The comparison analyzed the neighborhood surrounding the fair, part of police Zone 3. Zone 3 encompasses the area east of Danville Road Southwest, west of the railroad, south of Eighth Street Southwest and north of Bowles Bridge Road.

The combination of energetic activities and a dense population of people in one area fueled the elevation of calls from 901 before the fair to 1,289 during the fair last year. DeButy said higher service calls don't necessarily mean increased crime, but he said the Police Department does investigate more cases.

"The week of the fair there tends to be an increase in certain incidences like the number of assaults, runaways and drug-related crimes," DeButy explained.

To counteract the fair's chaotic environment, Decatur police will increase its patrol of the fairgrounds. Uniformed officers and plain-clothes officers, members of the Organized Crime Unit, will patrol the fairgrounds, searching for illegal activity.

Police heighten the fair's security, but with an overall attendance between 25,000 and 30,000, maintaining a controlled environment poses a challenge.

"The fair is a magnet for people, and anytime you get a large population of people, opportunity for issues go up," DeButy said.

To cope with the attendance, the Tennessee Valley Exposition adds supplemental security patrols from the Morgan County Sheriff's Department and the Alabama State Defense Force.

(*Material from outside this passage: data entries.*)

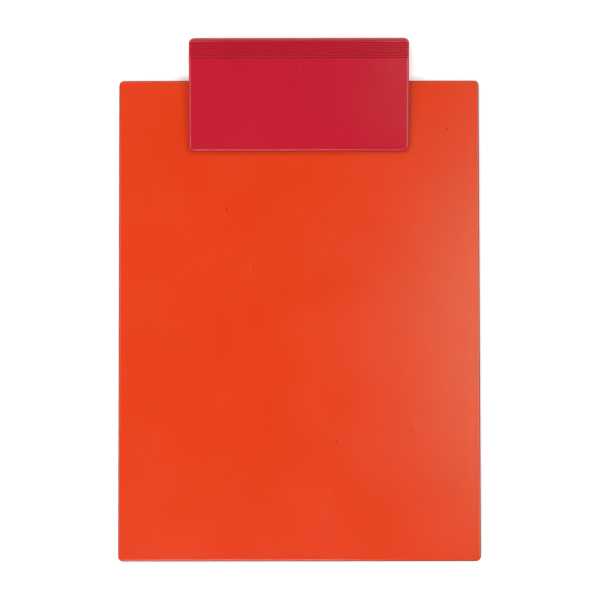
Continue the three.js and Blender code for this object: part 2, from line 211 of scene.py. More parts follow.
def skin(rings: Sequence[Sequence[Vector]]) -> Mesh:
    """Closes a solid over a stack of rings.

    Args:
        rings: Rings of points in millimetres, all with the same count and running the same way.

    Returns:
        A closed mesh in metres, with its faces pointing out.
    """
    bm = bmesh.new()
    made = [[bm.verts.new(point * MM) for point in ring] for ring in rings]
    for below, above in zip(made, made[1:]):
        for i in range(len(below)):
            j = (i + 1) % len(below)
            bm.faces.new((below[i], below[j], above[j], above[i]))
    bm.faces.new(reversed(made[0]))
    bm.faces.new(made[-1])
    return closed(bm)


def pillow(
    outline: Outline,
    low: float,
    high: float,
    low_round: EdgeRound,
    high_round: EdgeRound,
    plane: Plane = Plane.ACROSS,
    steps: int = 6,
) -> Mesh:
    """Pulls an outline between two levels and rounds both of its edges.

    Args:
        outline: The outline in its plane.
        low: The level that it starts from.
        high: The level that it ends at.
        low_round: The radius of the edge at the low level, from the outline's outward direction.
        high_round: The same for the edge at the high level.
        plane: Where the outline is drawn, and which way it is pulled.
        steps: How many faces go round each edge.

    Returns:
        The closed mesh.
    """
    sweep = [step / steps * math.pi / 2 for step in range(steps + 1)]
    lifts = [(low_round, low, 1, angle) for angle in sweep]
    lifts += [(high_round, high, -1, angle) for angle in reversed(sweep)]
    rings = []
    for radius_of, level, way, angle in lifts:
        ring = []
        for point, outward in zip(outline.points, outline.outward):
            radius = radius_of(outward)
            flat = point - outward * radius * (1 - math.sin(angle))
            height = level + way * radius * (1 - math.cos(angle))
            ring.append(plane.value @ Vector((flat.x, flat.y, height)))
        rings.append(ring)
    return skin(rings)


def block(low: Triple, high: Triple, edge: float) -> Mesh:
    """A block between two corners, with its edges rounded by that radius.

    Args:
        low: Its lowest corner.
        high: Its highest corner.
        edge: The radius of its edges.

    Returns:
        The closed mesh.
    """
    corner = edge * BLOCK_CORNER
    outline = Outline.rounded(low[:2], high[:2], (corner,) * 4, steps=3)
    return pillow(outline, low[2], high[2], plain_round(edge), plain_round(edge), steps=3)


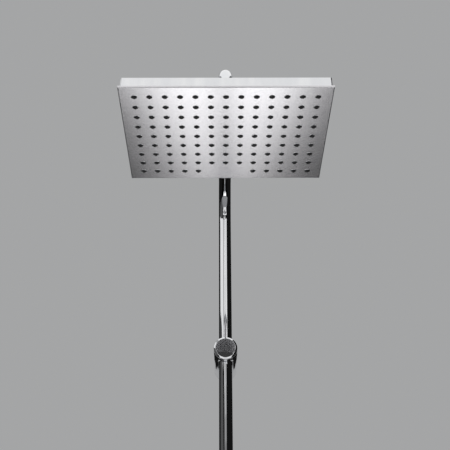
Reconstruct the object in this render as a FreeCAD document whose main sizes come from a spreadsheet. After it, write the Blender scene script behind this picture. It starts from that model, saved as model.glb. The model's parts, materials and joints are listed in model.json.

Deputy sheriffs will patrol the midway and members of the state defense force will be available to handle additional security problems, said Rebecca Gressman, co-chair of the exposition.

The fair also offers a program for adults that ensures the safety of their children.

"Parents can fill out their names and cell numbers on the back of bracelets and put the bracelets on their children," Gressman said. "This allows us to contact the parent if a child becomes lost."

While local police and fair officials prepare their security measures, neighborhood residents await the end of the fair.

"It (the noise) is a nuisance, but it doesn't bother us because we know in a week it's going to end," resident Martin Nowak said. "Besides the noise, there is just trash and litter that is left behind."

Ann Cook, another resident, also notes the noise issue, but also identifies the positive side of living near the fairgrounds.

"The fair only lasts for a couple of days, and last year we got to sit out in the yard and see the Ferris wheel," Cook said.

Neither Nowak nor Cook identified criminal activity occurring in their neighborhood. Their only issue was the noise.